# Given problem
Every line must be returned precisely as it is written.

# Information provided
==============================

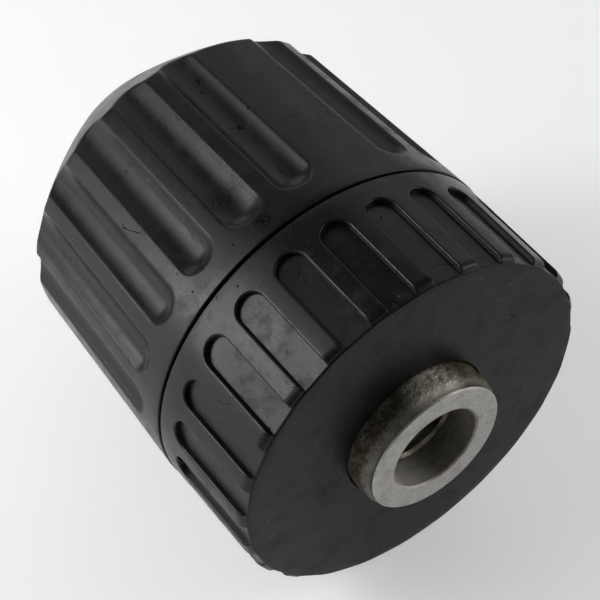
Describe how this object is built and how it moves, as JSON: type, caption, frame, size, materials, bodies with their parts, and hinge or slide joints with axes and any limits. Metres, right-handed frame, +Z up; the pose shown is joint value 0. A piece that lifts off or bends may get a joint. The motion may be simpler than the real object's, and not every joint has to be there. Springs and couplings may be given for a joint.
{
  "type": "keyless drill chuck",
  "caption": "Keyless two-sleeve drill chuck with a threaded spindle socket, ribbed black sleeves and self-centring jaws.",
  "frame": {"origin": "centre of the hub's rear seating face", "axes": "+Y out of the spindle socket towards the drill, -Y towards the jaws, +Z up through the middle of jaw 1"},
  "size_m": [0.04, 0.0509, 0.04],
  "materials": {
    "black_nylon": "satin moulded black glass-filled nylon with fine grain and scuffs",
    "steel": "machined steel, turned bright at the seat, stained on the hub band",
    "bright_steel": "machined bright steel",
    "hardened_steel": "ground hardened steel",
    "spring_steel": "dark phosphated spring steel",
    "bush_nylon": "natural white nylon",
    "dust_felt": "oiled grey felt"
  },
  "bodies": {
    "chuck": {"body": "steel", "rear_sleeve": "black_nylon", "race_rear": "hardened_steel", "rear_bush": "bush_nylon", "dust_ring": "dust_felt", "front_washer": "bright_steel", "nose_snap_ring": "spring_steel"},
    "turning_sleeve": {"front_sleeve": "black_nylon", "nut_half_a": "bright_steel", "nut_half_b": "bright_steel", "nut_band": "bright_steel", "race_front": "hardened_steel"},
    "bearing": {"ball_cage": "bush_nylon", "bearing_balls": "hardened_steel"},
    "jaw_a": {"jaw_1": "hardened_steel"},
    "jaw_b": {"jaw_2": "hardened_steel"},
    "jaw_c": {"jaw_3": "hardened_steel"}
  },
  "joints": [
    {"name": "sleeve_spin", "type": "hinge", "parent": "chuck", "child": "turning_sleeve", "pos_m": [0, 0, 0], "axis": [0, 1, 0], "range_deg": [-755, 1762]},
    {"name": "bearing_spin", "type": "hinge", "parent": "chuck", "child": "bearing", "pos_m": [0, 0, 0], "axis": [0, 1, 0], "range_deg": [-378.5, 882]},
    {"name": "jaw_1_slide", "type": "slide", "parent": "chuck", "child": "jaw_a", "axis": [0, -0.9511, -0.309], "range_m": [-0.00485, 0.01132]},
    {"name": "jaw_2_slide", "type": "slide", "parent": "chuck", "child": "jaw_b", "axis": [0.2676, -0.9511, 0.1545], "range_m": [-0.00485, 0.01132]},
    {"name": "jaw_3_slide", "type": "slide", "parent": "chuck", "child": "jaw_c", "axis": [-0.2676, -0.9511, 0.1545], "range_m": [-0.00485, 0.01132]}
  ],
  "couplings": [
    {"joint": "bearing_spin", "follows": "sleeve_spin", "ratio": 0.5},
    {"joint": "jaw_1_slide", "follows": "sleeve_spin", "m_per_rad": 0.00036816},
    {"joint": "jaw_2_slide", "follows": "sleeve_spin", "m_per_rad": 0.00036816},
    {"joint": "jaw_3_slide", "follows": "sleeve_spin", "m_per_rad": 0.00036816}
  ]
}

==============================

# Correct result
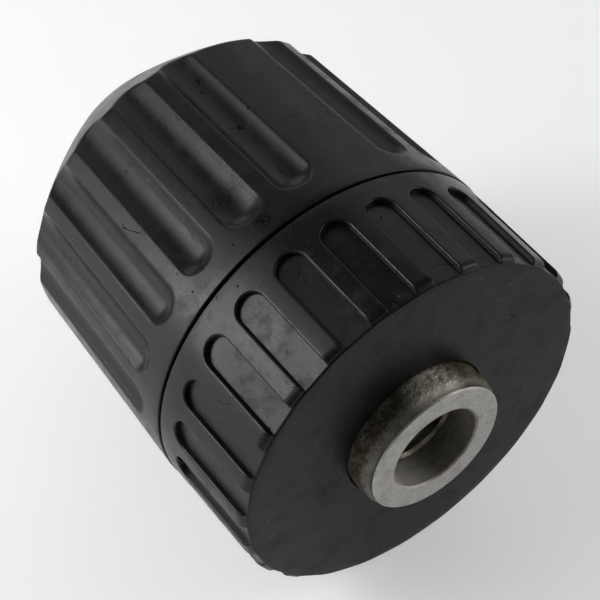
Describe how this object is built and how it moves, as JSON: type, caption, frame, size, materials, bodies with their parts, and hinge or slide joints with axes and any limits. Metres, right-handed frame, +Z up; the pose shown is joint value 0. A piece that lifts off or bends may get a joint. The motion may be simpler than the real object's, and not every joint has to be there. Springs and couplings may be given for a joint.
{
  "type": "keyless drill chuck",
  "caption": "Keyless two-sleeve drill chuck with a threaded spindle socket, ribbed black sleeves and self-centring jaws.",
  "frame": {"origin": "centre of the hub's rear seating face", "axes": "+Y out of the spindle socket towards the drill, -Y towards the jaws, +Z up through the middle of jaw 1"},
  "size_m": [0.04, 0.0509, 0.04],
  "materials": {
    "black_nylon": "satin moulded black glass-filled nylon with fine grain and scuffs",
    "steel": "machined steel, turned bright at the seat, stained on the hub band",
    "bright_steel": "machined bright steel",
    "hardened_steel": "ground hardened steel",
    "spring_steel": "dark phosphated spring steel",
    "bush_nylon": "natural white nylon",
    "dust_felt": "oiled grey felt"
  },
  "bodies": {
    "chuck": {"body": "steel", "rear_sleeve": "black_nylon", "race_rear": "hardened_steel", "rear_bush": "bush_nylon", "dust_ring": "dust_felt", "front_washer": "bright_steel", "nose_snap_ring": "spring_steel"},
    "turning_sleeve": {"front_sleeve": "black_nylon", "nut_half_a": "bright_steel", "nut_half_b": "bright_steel", "nut_band": "bright_steel", "race_front": "hardened_steel"},
    "bearing": {"ball_cage": "bush_nylon", "bearing_balls": "hardened_steel"},
    "jaw_a": {"jaw_1": "hardened_steel"},
    "jaw_b": {"jaw_2": "hardened_steel"},
    "jaw_c": {"jaw_3": "hardened_steel"}
  },
  "joints": [
    {"name": "sleeve_spin", "type": "hinge", "parent": "chuck", "child": "turning_sleeve", "pos_m": [0, 0, 0], "axis": [0, 1, 0], "range_deg": [-755, 1762]},
    {"name": "bearing_spin", "type": "hinge", "parent": "chuck", "child": "bearing", "pos_m": [0, 0, 0], "axis": [0, 1, 0], "range_deg": [-378.5, 882]},
    {"name": "jaw_1_slide", "type": "slide", "parent": "chuck", "child": "jaw_a", "axis": [0, -0.9511, -0.309], "range_m": [-0.00485, 0.01132]},
    {"name": "jaw_2_slide", "type": "slide", "parent": "chuck", "child": "jaw_b", "axis": [0.2676, -0.9511, 0.1545], "range_m": [-0.00485, 0.01132]},
    {"name": "jaw_3_slide", "type": "slide", "parent": "chuck", "child": "jaw_c", "axis": [-0.2676, -0.9511, 0.1545], "range_m": [-0.00485, 0.01132]}
  ],
  "couplings": [
    {"joint": "bearing_spin", "follows": "sleeve_spin", "ratio": 0.5},
    {"joint": "jaw_1_slide", "follows": "sleeve_spin", "m_per_rad": 0.00036816},
    {"joint": "jaw_2_slide", "follows": "sleeve_spin", "m_per_rad": 0.00036816},
    {"joint": "jaw_3_slide", "follows": "sleeve_spin", "m_per_rad": 0.00036816}
  ]
}